Campaignbuddyhq is built for exactly the kind of layered, data-driven field organizing that 2026 demands. The platform gives campaign teams daily and weekly planning tools, outreach logging for doors, calls, and texts, supporter tracking, and campaign phase management. Whether you are running a statewide coordinated campaign or a local grassroots effort in a rural district, Campaignbuddyhq keeps your workflow organized and your data current. You can track progress toward contact goals in real time, manage volunteer activity, and maintain consistency across your entire field program. Start with a free 7-day trial at Campaignbuddyhq and see how a structured workflow changes what your team can accomplish.
FAQ
What is a field organizing workflow in 2026?

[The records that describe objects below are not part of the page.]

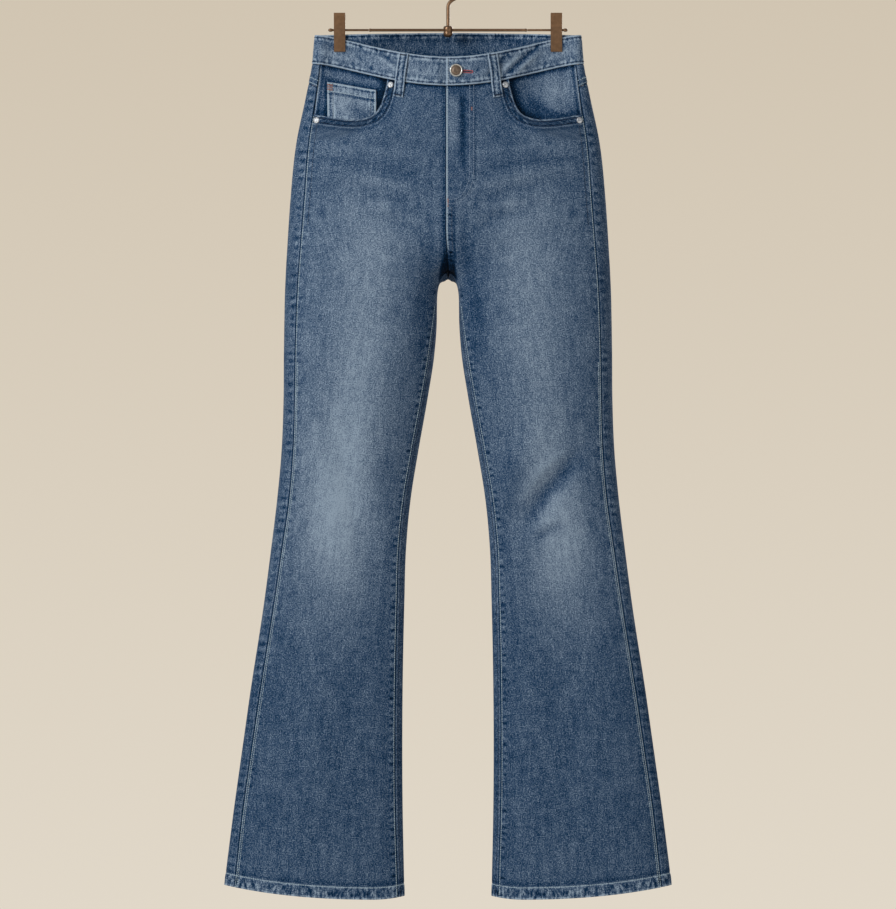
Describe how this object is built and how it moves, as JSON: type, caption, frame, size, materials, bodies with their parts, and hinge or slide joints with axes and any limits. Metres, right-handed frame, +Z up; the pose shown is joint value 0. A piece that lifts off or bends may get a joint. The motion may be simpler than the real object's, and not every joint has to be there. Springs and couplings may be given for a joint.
{
  "type": "flared jeans on a clip hanger",
  "caption": "High-waisted flared five-pocket jeans hung nearly flat by the waist from a wire-hook hanger with sliding spring clips.",
  "frame": {"origin": "inside top of the hanger's hook, where it rests on a rail", "axes": "+Z up, the wearer's front towards -Y, the wearer's left towards +X"},
  "size_m": [0.5856, 0.1127, 1.2262],
  "materials": {
    "denim": "washed mid-blue denim twill, matte",
    "denim_inside": "pale inside of the same denim, matte",
    "pocketing": "undyed cotton pocketing, matte",
    "zip_metal": "dull antique brass",
    "button_metal": "antique finish with a bright rim",
    "rivet_metal": "satin nickel",
    "hanger_metal": "satin bronze"
  },
  "bodies": {
    "root": {"front_hip_r": "denim", "front_thigh_r": "denim", "front_knee_r": "denim", "front_flare_r": "denim", "front_hip_l": "denim", "front_thigh_l": "denim", "front_knee_l": "denim", "front_flare_l": "denim", "back_hip_r": "denim", "back_thigh_r": "denim", "back_knee_r": "denim", "back_flare_r": "denim", "back_hip_l": "denim", "back_thigh_l": "denim", "back_knee_l": "denim", "back_flare_l": "denim", "yoke_r": "denim", "yoke_l": "denim", "waistband_r": "denim", "waistband_l": "denim", "pocket_facing_r": "denim", "pocket_facing_l": "denim", "coin_pocket": "denim", "back_pocket_r": "denim", "back_pocket_l": "denim", "belt_loop_front_r": "denim", "belt_loop_front_l": "denim", "belt_loop_side_r": "denim", "belt_loop_side_l": "denim", "belt_loop_back": "denim", "hem_r": "denim_inside", "hem_l": "denim_inside", "fly_shield": "denim_inside", "pocket_bag_r": "pocketing", "pocket_bag_l": "pocketing", "zip": "zip_metal", "button": "button_metal", "rivet_inner_r": "rivet_metal", "rivet_inner_l": "rivet_metal", "rivet_outer_r": "rivet_metal", "rivet_outer_l": "rivet_metal", "hanger_sleeve": "hanger_metal", "hanger_rod_r": "hanger_metal", "hanger_rod_l": "hanger_metal", "hook_collar": "hanger_metal", "hook": "hanger_metal", "clip_front_r": "hanger_metal", "clip_front_l": "hanger_metal", "clip_back_r": "hanger_metal", "clip_back_l": "hanger_metal", "clip_barrel_r": "hanger_metal", "clip_barrel_l": "hanger_metal"}
  },
  "joints": []
}
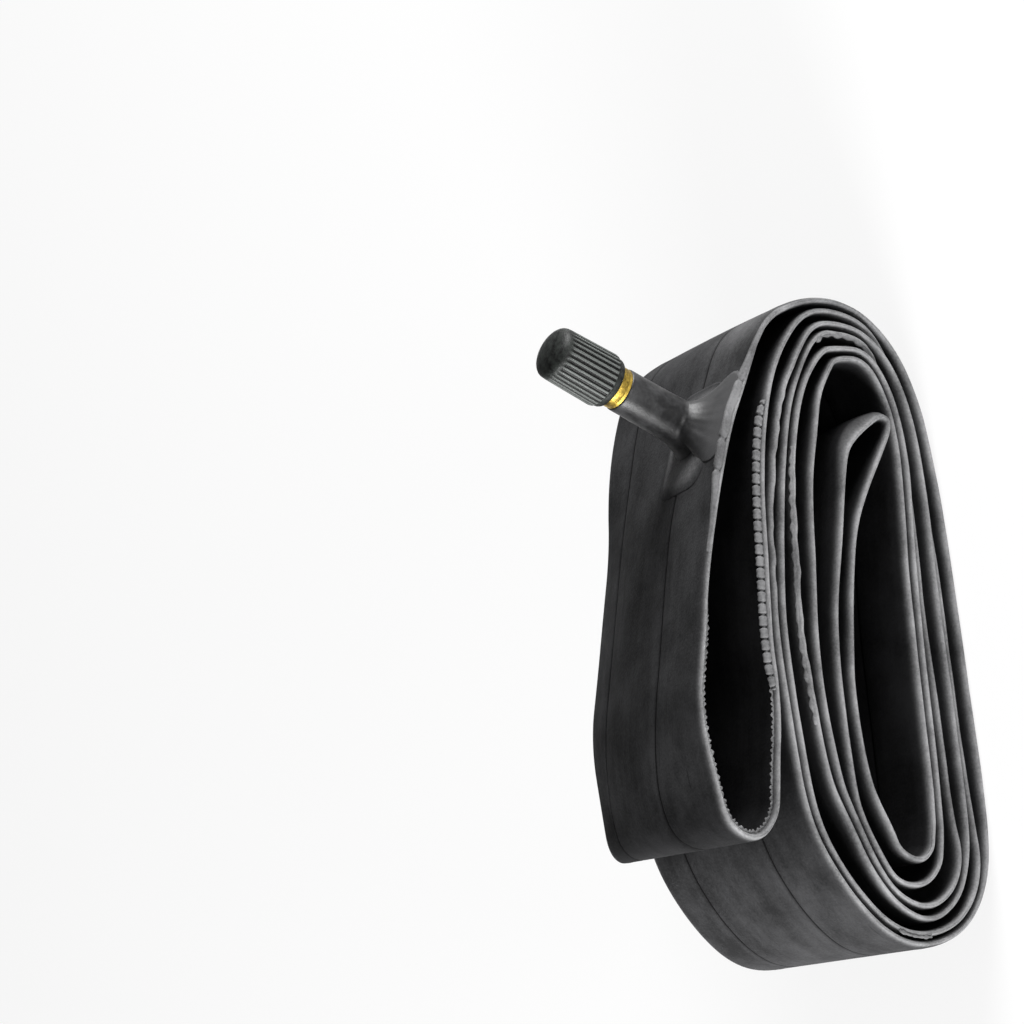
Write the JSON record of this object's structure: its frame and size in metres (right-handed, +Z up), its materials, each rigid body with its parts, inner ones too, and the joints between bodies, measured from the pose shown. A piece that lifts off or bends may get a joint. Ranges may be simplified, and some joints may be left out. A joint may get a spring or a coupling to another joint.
{
  "type": "bicycle inner tube",
  "caption": "Deflated bicycle inner tube folded double and rolled into an oval coil, with a rubber covered car-type valve and a ribbed dust cap.",
  "frame": {"origin": "middle of the tube's width and of the coil's length, on the surface that the coil stands on", "axes": "+Z up, +X along the coil's length towards the end under the valve, +Y along the tube's width, away from the side that the valve is nearer to"},
  "size_m": [0.1174, 0.046, 0.0763],
  "materials": {
    "butyl_rubber": "matt moulded butyl with a faint dusting",
    "moulded_rubber": "satin moulded rubber",
    "seal_rubber": "matt rubber",
    "stem_brass": "turned brass, lightly tarnished",
    "core_brass": "turned brass",
    "spring_steel": "drawn wire",
    "cap_plastic": "moulded plastic, fine matt grain"
  },
  "bodies": {
    "tube": {"tube_casing": "butyl_rubber", "valve_patch": "butyl_rubber", "stem_rubber": "moulded_rubber", "stem_brass": "stem_brass", "core_plug": "core_brass", "core_barrel": "core_brass", "core_gasket": "seal_rubber", "core_spring": "spring_steel"},
    "valve_pin": {"core_pin": "core_brass", "core_cup": "core_brass", "cup_washer": "seal_rubber"},
    "dust_cap": {"dust_cap": "cap_plastic"}
  },
  "joints": [
    {"name": "cap_lift", "type": "slide", "parent": "tube", "child": "dust_cap", "axis": [0.4324, 0, 0.9017], "range_m": [0, 0.014]},
    {"name": "pin_press", "type": "slide", "parent": "tube", "child": "valve_pin", "axis": [-0.4324, 0, -0.9017], "range_m": [0, 0.0015], "stiffness_N_per_m": 1200, "springref_m": -0.001, "deforming": ["core_spring"]}
  ]
}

A field organizing workflow in 2026 is a coordinated system of layered voter contacts that integrates relational outreach, digital tools, and coalition team structures to maximize voter engagement and campaign efficiency.
How does relational organizing differ from traditional canvassing?
Relational organizing uses friend-to-friend and neighbor-to-neighbor outreach to identify persuadable voters before canvassing begins, improving targeting efficiency and conversion rates compared to cold door-knocking alone.
What metrics replace doors knocked in modern field campaigns?
Layered contacts per voter from trusted sources is the primary replacement metric, measuring how many distinct contact types each voter has received rather than total volume of outreach attempts.
Why do so many field organizers struggle with onboarding?
A 2024 Trestle Collaborative survey found that 60% of organizers rated their onboarding as poor to average, pointing to the absence of structured playbooks and clear performance expectations from day one.
What tools support mobile organizing techniques for field campaigns?
ActBlue Field Tools, MiniVAN, and Campaignbuddyhq all support mobile-first field operations, enabling volunteers to receive turf assignments, log contacts, and update voter data from their phones in real time.